Rows from an object dataset:

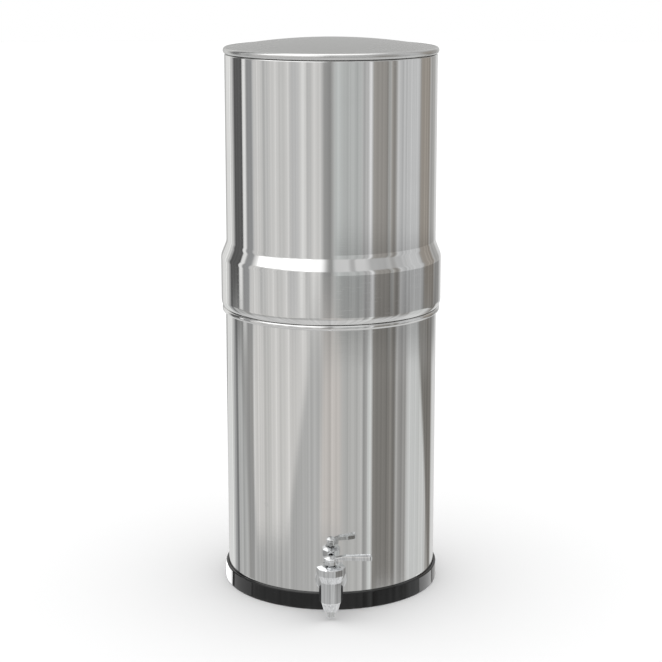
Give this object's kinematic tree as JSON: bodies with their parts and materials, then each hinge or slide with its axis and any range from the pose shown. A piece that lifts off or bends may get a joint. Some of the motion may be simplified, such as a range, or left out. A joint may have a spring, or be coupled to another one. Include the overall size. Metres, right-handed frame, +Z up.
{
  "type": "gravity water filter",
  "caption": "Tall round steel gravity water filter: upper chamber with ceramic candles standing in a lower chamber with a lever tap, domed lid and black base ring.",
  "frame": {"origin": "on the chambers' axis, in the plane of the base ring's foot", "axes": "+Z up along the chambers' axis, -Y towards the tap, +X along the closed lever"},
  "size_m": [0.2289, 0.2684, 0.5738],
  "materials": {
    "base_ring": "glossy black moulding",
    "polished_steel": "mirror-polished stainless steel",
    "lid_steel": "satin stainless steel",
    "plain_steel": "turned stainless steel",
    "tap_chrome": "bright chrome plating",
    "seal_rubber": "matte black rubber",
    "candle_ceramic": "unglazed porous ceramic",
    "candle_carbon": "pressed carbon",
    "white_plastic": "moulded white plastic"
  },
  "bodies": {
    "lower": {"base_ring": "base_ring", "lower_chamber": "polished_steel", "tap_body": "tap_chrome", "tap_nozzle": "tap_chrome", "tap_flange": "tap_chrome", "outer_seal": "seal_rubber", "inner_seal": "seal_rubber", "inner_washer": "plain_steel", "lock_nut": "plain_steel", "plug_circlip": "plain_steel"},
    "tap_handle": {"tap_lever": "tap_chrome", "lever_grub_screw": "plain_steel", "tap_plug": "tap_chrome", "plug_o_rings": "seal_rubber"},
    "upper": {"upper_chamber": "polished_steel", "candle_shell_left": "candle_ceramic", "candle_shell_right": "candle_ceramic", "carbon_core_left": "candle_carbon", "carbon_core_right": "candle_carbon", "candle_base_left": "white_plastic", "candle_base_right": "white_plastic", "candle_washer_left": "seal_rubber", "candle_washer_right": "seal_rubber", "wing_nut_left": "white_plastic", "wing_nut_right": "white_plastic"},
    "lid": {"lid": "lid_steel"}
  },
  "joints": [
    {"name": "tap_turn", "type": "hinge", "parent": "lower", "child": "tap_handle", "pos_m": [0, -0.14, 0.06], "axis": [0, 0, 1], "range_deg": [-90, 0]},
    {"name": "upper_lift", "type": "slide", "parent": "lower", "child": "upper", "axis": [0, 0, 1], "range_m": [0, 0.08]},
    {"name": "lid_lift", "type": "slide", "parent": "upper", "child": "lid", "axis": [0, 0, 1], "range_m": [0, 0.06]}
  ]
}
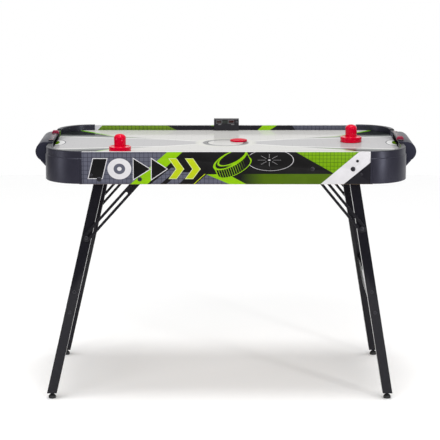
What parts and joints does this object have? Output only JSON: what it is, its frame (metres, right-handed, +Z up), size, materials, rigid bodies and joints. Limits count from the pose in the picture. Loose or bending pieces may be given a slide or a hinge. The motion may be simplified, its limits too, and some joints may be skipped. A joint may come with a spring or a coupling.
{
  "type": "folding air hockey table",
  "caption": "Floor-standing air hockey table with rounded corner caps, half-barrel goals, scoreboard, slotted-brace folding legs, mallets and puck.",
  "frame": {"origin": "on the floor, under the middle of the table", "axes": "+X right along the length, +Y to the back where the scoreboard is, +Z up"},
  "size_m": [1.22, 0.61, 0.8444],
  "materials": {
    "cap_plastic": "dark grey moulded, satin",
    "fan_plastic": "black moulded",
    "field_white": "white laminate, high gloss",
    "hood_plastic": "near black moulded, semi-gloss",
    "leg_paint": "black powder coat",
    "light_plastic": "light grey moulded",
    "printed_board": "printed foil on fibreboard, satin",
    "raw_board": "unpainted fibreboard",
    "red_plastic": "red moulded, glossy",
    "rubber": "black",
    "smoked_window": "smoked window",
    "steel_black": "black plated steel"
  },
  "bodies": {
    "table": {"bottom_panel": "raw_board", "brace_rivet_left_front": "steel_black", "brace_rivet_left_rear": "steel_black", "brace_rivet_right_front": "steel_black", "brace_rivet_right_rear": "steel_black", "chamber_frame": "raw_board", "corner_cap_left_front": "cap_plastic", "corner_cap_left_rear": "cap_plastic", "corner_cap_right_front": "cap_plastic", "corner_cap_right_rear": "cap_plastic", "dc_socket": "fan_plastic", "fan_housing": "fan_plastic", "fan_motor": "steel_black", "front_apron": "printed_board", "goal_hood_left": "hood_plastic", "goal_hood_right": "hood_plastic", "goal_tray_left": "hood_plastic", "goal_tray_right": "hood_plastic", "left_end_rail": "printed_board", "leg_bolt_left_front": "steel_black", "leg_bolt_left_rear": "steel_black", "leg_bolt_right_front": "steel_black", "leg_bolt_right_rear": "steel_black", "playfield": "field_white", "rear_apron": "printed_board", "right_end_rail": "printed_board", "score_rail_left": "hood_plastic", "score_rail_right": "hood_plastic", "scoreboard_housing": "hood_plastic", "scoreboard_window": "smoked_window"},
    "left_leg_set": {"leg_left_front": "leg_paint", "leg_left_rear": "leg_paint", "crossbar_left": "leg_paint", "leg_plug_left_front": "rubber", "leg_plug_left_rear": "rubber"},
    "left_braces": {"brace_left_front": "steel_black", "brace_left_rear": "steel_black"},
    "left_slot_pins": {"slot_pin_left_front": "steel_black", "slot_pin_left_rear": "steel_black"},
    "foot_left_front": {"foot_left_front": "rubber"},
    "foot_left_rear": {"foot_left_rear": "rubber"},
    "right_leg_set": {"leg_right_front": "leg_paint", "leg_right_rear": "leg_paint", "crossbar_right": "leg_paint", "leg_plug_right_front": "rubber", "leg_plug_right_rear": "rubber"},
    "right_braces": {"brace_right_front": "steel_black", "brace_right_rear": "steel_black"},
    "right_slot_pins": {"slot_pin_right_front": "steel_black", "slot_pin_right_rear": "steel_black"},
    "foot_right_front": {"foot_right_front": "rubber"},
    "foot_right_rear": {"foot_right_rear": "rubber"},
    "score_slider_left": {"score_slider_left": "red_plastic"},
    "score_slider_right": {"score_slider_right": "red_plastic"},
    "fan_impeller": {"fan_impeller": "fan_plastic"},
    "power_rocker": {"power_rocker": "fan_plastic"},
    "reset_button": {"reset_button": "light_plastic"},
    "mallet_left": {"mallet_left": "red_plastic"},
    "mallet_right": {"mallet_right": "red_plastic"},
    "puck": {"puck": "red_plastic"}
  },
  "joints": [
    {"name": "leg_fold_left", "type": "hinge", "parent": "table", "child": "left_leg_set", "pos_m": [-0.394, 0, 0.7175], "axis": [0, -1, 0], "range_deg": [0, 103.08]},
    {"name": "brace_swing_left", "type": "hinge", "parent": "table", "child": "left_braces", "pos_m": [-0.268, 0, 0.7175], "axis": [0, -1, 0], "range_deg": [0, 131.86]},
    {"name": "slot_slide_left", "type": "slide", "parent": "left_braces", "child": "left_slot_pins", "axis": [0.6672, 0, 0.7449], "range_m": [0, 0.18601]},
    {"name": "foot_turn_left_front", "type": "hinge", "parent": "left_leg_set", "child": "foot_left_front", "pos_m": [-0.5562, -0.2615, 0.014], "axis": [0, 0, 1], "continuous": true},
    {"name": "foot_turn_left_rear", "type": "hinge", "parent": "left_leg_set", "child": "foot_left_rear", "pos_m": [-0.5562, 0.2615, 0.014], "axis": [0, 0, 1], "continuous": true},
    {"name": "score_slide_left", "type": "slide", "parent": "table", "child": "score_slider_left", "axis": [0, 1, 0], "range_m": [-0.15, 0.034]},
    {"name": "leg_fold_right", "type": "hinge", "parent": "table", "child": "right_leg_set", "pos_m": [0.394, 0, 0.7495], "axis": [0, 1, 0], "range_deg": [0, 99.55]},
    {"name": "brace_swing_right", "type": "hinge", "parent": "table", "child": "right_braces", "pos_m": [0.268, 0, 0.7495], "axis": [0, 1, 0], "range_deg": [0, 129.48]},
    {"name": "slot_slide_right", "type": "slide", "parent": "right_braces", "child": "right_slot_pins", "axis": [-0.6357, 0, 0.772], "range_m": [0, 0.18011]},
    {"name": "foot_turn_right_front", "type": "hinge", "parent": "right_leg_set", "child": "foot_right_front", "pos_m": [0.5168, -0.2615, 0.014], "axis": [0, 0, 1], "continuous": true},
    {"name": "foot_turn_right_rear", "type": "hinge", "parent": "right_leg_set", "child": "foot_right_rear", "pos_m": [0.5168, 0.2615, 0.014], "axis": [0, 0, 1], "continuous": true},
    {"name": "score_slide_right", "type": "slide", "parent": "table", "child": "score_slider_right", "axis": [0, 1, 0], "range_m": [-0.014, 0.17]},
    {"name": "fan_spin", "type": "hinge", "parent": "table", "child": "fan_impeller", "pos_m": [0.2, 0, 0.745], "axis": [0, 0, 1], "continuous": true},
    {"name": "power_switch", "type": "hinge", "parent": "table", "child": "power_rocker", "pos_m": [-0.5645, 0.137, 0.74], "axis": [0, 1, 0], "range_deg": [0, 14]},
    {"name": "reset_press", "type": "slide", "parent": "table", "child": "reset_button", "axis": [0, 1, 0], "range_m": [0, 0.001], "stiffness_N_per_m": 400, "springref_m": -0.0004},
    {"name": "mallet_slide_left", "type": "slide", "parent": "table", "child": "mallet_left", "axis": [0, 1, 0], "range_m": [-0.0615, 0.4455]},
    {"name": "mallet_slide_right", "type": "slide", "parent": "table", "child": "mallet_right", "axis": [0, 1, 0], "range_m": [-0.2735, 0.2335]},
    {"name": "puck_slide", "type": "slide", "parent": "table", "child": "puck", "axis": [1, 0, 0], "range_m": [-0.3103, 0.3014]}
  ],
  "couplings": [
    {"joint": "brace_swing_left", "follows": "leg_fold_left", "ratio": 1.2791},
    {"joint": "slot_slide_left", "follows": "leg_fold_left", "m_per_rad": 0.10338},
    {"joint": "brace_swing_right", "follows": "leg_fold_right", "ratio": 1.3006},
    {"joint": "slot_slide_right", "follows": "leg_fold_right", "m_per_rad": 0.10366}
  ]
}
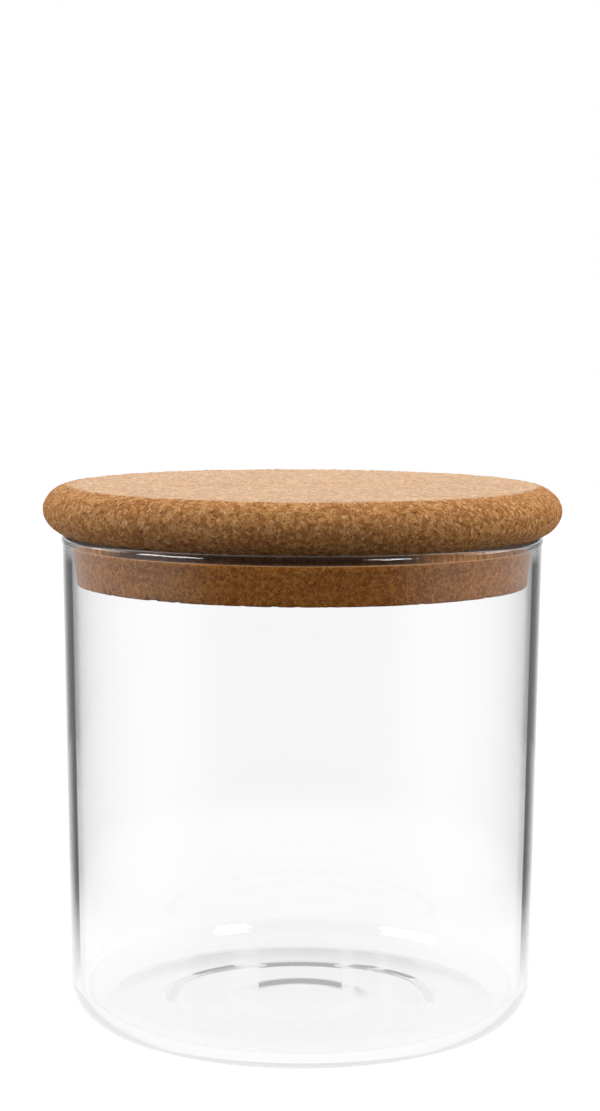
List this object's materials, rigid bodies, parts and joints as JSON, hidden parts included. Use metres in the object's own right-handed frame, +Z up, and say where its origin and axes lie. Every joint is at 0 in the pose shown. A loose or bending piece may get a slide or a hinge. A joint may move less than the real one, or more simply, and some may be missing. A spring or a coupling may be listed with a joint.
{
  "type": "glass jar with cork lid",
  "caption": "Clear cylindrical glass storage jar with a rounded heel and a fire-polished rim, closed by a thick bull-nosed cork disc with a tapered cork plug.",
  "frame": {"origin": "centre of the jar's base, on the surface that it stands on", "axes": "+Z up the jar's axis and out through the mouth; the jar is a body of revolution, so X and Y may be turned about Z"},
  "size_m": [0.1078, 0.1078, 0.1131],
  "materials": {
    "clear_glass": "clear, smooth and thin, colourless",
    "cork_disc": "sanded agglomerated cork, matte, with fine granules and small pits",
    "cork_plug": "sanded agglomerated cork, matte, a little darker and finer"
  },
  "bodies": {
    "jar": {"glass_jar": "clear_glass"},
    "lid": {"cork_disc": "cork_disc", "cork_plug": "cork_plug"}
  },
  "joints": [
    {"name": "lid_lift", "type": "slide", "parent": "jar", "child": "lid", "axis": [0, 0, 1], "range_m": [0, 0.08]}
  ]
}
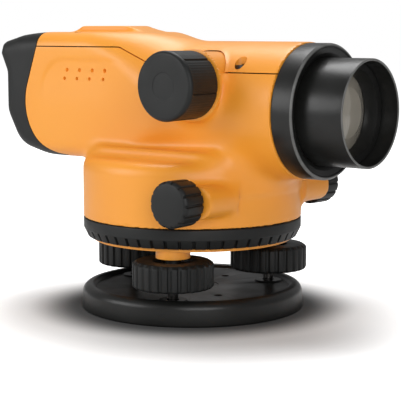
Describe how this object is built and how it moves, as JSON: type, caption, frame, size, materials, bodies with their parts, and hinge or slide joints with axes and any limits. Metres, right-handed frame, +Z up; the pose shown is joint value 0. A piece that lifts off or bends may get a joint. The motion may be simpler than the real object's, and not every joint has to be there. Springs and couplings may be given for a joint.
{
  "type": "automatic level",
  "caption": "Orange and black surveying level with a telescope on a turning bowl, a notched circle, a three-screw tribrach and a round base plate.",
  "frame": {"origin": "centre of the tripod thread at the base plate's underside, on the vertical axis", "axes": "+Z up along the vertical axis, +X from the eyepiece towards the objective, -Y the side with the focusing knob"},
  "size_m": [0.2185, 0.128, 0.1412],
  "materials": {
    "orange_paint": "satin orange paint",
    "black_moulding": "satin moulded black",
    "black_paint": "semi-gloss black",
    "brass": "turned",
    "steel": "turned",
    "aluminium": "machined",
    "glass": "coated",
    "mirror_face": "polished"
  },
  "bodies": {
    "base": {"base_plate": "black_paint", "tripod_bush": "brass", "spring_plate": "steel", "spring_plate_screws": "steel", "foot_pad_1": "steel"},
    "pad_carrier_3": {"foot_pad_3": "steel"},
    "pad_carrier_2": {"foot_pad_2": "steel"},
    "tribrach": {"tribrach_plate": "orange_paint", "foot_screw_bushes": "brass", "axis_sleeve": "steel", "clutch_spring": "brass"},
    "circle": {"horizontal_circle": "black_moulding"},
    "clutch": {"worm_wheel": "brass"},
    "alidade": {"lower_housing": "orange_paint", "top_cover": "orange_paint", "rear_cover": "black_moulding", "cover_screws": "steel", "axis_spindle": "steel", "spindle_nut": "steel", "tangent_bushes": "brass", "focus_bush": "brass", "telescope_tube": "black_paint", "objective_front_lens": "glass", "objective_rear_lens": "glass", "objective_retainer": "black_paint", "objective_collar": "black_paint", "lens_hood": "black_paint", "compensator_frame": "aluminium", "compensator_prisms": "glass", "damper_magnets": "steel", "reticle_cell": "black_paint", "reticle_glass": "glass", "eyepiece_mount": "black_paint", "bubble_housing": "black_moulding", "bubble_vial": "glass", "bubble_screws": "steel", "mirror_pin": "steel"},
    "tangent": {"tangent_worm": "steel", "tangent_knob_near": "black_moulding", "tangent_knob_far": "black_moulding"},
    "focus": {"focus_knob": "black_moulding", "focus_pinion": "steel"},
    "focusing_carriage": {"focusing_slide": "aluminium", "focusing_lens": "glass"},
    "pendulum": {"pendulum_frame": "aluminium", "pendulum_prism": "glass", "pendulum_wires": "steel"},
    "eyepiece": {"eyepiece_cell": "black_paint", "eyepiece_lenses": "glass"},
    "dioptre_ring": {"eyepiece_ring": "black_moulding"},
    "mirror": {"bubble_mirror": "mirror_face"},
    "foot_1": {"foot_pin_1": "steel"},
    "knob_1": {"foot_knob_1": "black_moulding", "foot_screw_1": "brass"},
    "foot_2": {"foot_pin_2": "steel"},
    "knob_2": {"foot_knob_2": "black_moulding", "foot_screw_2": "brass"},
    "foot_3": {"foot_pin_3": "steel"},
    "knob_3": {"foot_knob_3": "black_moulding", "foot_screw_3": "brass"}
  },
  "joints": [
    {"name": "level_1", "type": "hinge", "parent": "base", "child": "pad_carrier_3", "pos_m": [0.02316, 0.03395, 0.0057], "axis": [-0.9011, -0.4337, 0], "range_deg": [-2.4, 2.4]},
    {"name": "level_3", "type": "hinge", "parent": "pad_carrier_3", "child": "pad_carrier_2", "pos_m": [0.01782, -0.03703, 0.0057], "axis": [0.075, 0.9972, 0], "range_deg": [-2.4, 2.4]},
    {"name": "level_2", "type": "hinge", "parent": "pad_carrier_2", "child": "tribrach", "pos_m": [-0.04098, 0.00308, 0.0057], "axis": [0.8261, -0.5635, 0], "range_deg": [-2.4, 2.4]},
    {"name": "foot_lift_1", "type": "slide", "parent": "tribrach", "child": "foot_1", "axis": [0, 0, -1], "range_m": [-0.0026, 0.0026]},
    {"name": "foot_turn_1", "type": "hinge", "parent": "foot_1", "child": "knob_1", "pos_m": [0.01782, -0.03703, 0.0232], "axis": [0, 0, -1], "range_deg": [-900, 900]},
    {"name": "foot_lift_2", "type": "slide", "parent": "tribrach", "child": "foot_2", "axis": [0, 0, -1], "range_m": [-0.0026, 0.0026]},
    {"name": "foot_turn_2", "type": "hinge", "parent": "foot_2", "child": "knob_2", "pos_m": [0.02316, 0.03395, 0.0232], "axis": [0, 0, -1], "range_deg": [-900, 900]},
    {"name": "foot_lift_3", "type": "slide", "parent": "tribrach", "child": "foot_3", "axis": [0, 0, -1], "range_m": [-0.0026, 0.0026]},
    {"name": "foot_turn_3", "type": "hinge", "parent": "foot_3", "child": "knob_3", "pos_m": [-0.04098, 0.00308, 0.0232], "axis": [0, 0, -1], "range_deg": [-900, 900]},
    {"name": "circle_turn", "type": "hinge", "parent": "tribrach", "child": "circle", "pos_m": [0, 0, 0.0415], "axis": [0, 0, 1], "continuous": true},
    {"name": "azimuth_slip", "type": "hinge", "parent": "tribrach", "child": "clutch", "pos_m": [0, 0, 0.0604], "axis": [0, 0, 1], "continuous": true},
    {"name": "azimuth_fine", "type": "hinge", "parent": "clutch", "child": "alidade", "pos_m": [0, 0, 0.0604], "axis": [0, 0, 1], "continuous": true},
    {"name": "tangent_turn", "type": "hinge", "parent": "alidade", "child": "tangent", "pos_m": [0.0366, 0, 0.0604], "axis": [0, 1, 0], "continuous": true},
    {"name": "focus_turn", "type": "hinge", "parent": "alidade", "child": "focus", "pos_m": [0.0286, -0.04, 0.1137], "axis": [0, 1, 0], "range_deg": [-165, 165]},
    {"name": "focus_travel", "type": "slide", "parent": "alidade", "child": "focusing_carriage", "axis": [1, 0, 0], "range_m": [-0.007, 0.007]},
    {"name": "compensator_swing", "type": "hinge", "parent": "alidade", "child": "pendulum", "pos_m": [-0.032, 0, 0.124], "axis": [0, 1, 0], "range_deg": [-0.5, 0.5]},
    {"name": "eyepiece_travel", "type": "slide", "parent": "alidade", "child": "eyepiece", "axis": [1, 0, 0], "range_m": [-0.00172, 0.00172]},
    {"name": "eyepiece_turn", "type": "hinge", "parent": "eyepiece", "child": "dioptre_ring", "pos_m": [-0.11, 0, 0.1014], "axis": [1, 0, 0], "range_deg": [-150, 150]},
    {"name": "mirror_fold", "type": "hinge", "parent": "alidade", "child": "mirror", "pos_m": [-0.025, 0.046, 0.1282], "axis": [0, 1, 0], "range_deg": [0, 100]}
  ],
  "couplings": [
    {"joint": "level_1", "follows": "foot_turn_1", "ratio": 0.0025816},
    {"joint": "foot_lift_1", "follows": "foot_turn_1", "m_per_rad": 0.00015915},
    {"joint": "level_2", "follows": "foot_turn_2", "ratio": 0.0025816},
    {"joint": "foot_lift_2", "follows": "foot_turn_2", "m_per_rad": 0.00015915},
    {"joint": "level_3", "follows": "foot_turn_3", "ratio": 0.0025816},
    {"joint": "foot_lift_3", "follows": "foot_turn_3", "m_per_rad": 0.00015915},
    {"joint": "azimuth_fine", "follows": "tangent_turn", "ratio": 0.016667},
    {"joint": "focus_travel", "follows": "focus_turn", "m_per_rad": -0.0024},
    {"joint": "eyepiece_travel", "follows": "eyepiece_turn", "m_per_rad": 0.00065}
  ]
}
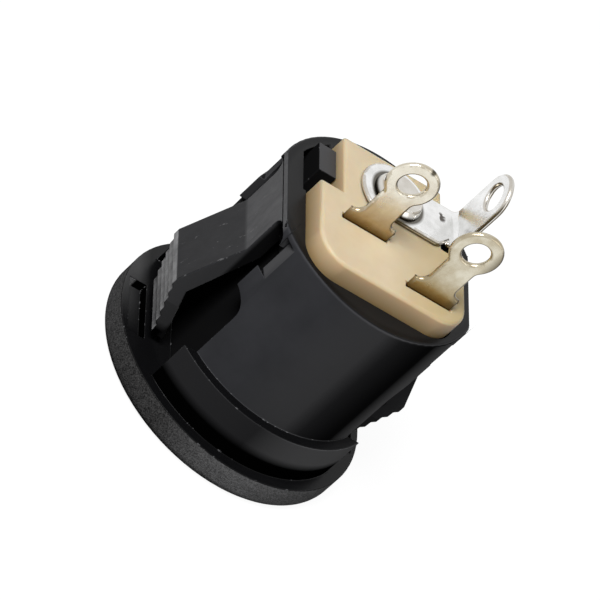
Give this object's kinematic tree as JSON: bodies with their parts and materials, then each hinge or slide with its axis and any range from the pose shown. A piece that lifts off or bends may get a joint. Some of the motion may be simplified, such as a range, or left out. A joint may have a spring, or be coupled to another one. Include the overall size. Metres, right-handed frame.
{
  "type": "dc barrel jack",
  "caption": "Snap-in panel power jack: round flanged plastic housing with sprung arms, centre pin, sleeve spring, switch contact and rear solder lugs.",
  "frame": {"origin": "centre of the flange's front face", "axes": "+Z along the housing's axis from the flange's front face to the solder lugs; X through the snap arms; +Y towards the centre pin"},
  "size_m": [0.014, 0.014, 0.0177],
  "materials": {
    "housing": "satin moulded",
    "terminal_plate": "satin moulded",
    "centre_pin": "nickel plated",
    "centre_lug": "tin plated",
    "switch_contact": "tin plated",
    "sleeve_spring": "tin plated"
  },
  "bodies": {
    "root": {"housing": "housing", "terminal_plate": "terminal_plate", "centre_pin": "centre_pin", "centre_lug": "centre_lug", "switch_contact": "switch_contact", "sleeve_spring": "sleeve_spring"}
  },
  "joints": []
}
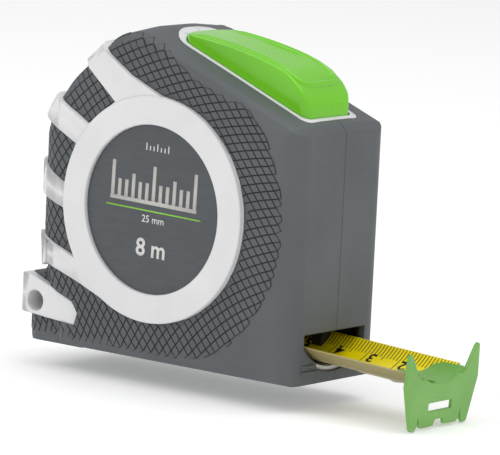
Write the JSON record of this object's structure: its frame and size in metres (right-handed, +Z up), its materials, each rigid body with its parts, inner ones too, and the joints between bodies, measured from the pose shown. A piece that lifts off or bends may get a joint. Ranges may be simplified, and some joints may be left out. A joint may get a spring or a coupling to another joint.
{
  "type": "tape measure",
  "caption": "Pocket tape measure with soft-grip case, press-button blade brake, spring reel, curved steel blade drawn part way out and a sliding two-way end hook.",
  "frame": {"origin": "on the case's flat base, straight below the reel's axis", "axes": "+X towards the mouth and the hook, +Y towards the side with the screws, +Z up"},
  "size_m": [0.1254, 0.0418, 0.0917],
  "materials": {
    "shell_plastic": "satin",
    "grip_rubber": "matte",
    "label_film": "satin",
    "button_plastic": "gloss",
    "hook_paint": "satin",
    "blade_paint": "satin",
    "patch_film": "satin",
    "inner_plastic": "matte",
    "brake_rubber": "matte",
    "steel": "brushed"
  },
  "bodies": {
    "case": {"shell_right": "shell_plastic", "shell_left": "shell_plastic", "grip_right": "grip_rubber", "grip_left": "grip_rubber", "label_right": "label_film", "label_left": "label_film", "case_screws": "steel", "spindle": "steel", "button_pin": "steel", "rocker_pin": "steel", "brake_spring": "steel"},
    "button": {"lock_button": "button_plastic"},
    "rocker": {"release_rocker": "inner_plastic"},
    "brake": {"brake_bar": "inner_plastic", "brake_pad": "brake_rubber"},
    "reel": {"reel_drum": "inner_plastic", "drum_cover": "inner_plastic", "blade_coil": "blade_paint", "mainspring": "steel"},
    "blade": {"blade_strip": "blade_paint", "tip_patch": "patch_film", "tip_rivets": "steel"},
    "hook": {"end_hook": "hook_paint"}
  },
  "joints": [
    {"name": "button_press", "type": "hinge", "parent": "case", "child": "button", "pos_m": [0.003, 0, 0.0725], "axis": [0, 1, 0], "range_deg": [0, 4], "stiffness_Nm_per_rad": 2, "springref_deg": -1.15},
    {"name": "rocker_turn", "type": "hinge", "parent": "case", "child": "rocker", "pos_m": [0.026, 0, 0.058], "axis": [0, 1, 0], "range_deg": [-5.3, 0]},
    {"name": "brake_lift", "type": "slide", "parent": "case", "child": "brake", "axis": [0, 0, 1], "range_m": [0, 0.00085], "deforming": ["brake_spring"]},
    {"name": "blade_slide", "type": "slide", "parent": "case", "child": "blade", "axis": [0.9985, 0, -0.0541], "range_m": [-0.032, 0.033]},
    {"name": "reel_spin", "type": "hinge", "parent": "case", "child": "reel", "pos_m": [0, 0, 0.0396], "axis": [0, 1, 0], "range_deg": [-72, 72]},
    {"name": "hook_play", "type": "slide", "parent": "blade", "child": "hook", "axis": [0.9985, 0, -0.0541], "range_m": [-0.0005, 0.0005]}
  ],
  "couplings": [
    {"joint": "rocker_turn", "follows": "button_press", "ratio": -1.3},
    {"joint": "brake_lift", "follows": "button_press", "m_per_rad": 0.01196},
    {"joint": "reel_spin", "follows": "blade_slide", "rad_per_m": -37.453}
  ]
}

* Work required:
Look above for every line with the word "JSON" and copy it.

* Task result:
Give this object's kinematic tree as JSON: bodies with their parts and materials, then each hinge or slide with its axis and any range from the pose shown. A piece that lifts off or bends may get a joint. Some of the motion may be simplified, such as a range, or left out. A joint may have a spring, or be coupled to another one. Include the overall size. Metres, right-handed frame, +Z up.
What parts and joints does this object have? Output only JSON: what it is, its frame (metres, right-handed, +Z up), size, materials, rigid bodies and joints. Limits count from the pose in the picture. Loose or bending pieces may be given a slide or a hinge. The motion may be simplified, its limits too, and some joints may be skipped. A joint may come with a spring or a coupling.
List this object's materials, rigid bodies, parts and joints as JSON, hidden parts included. Use metres in the object's own right-handed frame, +Z up, and say where its origin and axes lie. Every joint is at 0 in the pose shown. A loose or bending piece may get a slide or a hinge. A joint may move less than the real one, or more simply, and some may be missing. A spring or a coupling may be listed with a joint.
Describe how this object is built and how it moves, as JSON: type, caption, frame, size, materials, bodies with their parts, and hinge or slide joints with axes and any limits. Metres, right-handed frame, +Z up; the pose shown is joint value 0. A piece that lifts off or bends may get a joint. The motion may be simpler than the real object's, and not every joint has to be there. Springs and couplings may be given for a joint.
Give this object's kinematic tree as JSON: bodies with their parts and materials, then each hinge or slide with its axis and any range from the pose shown. A piece that lifts off or bends may get a joint. Some of the motion may be simplified, such as a range, or left out. A joint may have a spring, or be coupled to another one. Include the overall size. Metres, right-handed frame.
Write the JSON record of this object's structure: its frame and size in metres (right-handed, +Z up), its materials, each rigid body with its parts, inner ones too, and the joints between bodies, measured from the pose shown. A piece that lifts off or bends may get a joint. Ranges may be simplified, and some joints may be left out. A joint may get a spring or a coupling to another joint.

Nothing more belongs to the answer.